In the March 26 NSW election, there are only a few socialist candidates running for the Legislative Assembly (for the Socialist Alliance in the seats of Keira, Newcastle, Marrickville and Parramatta). The SA is also running a ticket in the Legislative Council. Direct Action urges our readers to give them their first preference votes. While the SA advocates socialism as the solution to working people’s problems, it fails to provide any clear idea of how this can be achieved.
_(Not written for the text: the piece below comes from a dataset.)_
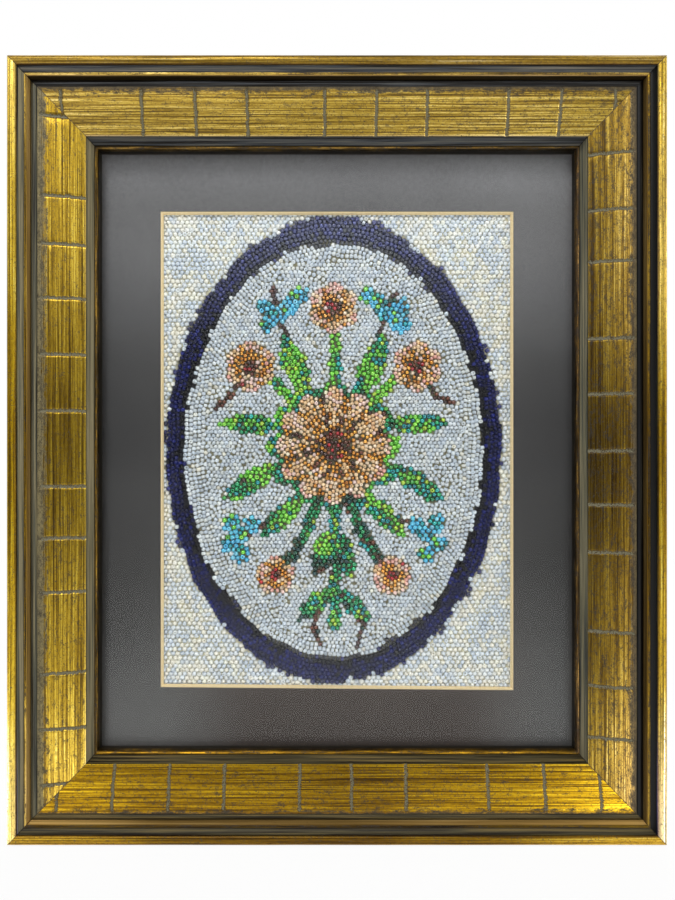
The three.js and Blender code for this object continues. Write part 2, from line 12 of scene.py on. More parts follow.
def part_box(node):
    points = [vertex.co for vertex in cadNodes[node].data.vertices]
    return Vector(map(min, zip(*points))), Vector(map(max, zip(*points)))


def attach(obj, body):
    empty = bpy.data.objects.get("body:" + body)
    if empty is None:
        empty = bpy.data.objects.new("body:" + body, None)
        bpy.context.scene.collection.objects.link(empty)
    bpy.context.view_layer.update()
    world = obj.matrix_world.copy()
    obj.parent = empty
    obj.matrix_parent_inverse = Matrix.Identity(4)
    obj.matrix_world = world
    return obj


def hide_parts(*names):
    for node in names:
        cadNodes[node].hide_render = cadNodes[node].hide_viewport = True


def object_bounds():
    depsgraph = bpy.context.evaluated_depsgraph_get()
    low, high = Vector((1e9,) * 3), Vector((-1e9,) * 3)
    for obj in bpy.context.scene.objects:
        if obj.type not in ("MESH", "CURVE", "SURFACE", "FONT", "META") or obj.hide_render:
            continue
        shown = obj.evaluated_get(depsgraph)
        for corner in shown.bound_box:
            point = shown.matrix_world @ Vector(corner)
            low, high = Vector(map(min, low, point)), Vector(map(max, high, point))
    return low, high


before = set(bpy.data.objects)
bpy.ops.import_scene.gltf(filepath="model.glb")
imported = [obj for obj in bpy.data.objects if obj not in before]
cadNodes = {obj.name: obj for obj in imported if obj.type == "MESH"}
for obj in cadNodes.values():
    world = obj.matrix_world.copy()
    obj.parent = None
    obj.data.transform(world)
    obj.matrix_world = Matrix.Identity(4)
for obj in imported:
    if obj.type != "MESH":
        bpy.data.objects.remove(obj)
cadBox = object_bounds()
mm = 0.001
print("frame loaded:", len(cadNodes), "nodes")

# The picture's own frame, in mm: x to the right, z up from the glass's middle, forward from the rails' back
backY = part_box("rail_top")[1].y / mm
middleZ = (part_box("glass")[0].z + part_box("glass")[1].z) / 2 / mm


def spot(x, forward, z):
    return Vector((x * mm, (backY - forward) * mm, (middleZ + z) * mm))


def hexColour(text):  # sRGB hex to linear
    parts = [int(text[i:i + 2], 16) / 255 for i in (1, 3, 5)]
    return tuple(v / 12.92 if v <= 0.04045 else ((v + 0.055) / 1.055) ** 2.4 for v in parts) + (1.0,)


multiply = dict(data_type="RGBA", blend_type="MULTIPLY")  # settings of a Mix node
blend = dict(data_type="RGBA")


def addNode(tree, kind, *values, ramp=None, **settings):
    # values go to the sockets in use, in their order, or by name where they come as one dictionary
    node = tree.nodes.new(kind if "Node" in kind else "ShaderNode" + kind)
    for name, value in settings.items():
        setattr(node, name, value)
    if values and isinstance(values[0], dict):
        pairs = [(node.inputs[key], value) for key, value in values[0].items()]
    else:
        pairs = list(zip([socket for socket in node.inputs if socket.enabled], values))
    for socket, value in pairs:
        if isinstance(value, bpy.types.Node):  # a node stands for its first output in use
            value = next(output for output in value.outputs if output.enabled)
        if isinstance(value, bpy.types.NodeSocket):
            tree.links.new(value, socket)
        else:
            socket.default_value = hexColour(value) if str(value).startswith("#") else value
    if ramp:
        stops = node.color_ramp.elements
        while len(stops) < len(ramp):
            stops.new(1)
        for stop, (place, colour) in zip(stops, ramp):
            stop.position = place
            stop.color = hexColour(colour)
    return node


def emptied(tree):
    tree.nodes.clear()
    return partial(addNode, tree)


def newMaterial(name):
    material = bpy.data.materials.new(name)
    material.use_nodes = True
    return material, emptied(material.node_tree)


def newTree(name, lengths, counts, surface):
    # a Geometry Nodes tree, the identifiers of its named inputs, and what adds a node to it
    tree = bpy.data.node_groups.new(name, "GeometryNodeTree")
    tree.interface.new_socket("Geometry", in_out="OUTPUT", socket_type="NodeSocketGeometry")
    kinds = [("Geometry", "Geometry")] + [(label, "Float") for label in lengths]
    kinds += [(label, "Int") for label in counts] + [(surface, "Material")]
    sockets = {}
    for label, kind in kinds:
        made = tree.interface.new_socket(label, in_out="INPUT", socket_type="NodeSocket" + kind)
        sockets[label] = made.identifier
    return tree, sockets, partial(addNode, tree)


def newObject(name, data):
    made = bpy.data.objects.new(name, data)
    bpy.context.collection.objects.link(made)
    return made


def objectFrom(mesh, name, *materials):
    # a working mesh becomes an object of its own
    data = bpy.data.meshes.new(name)
    mesh.to_mesh(data)
    mesh.free()
    for material in materials:
        data.materials.append(material)
    return newObject(name, data)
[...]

It argues: “Only everyday working people, organised into mass movements in the workplace and on the streets, are powerful enough to win real social justice and ecological sustainability”. But it fails to explain that “real social justice and ecological sustainability” can be achieved only if political power is taken out of the hands of the capitalist ruling class through a working-class revolution that puts power into the hands of a working people’s government that is committed to serving the interests of working people and that bases itself on their collective organisation and action.

Furthermore, many of the specifics in the SA platform are not much different from those put forward by the Greens. Thus, NSW Greens leader David Shoebridge explained to Australian Associated Press that his party “believed in borrowing money to pay for infrastructure rather than ‘robbing this generation of funds by going into this constant focus on (the state’s) AAA credit rating and avoiding borrowing to build the infrastructure NSW needs’”. Similarly, SA national convener Peter Boyle told a Gosford election forum on February 9: “Socialist Alliance is for public investment in a transition to 100% renewable energy by 2020, based in the main on long-term public borrowing. This has been done before to build our national rail network and other infrastructure and can be done again.”

But “public borrowing” in Australia today simply means burdening this and future generations of working people with restrictions on capitalist government social spending to fund hefty interest payments to private banks. That’s how “our” national rail network and other infrastructure were paid for by the federal and state governments.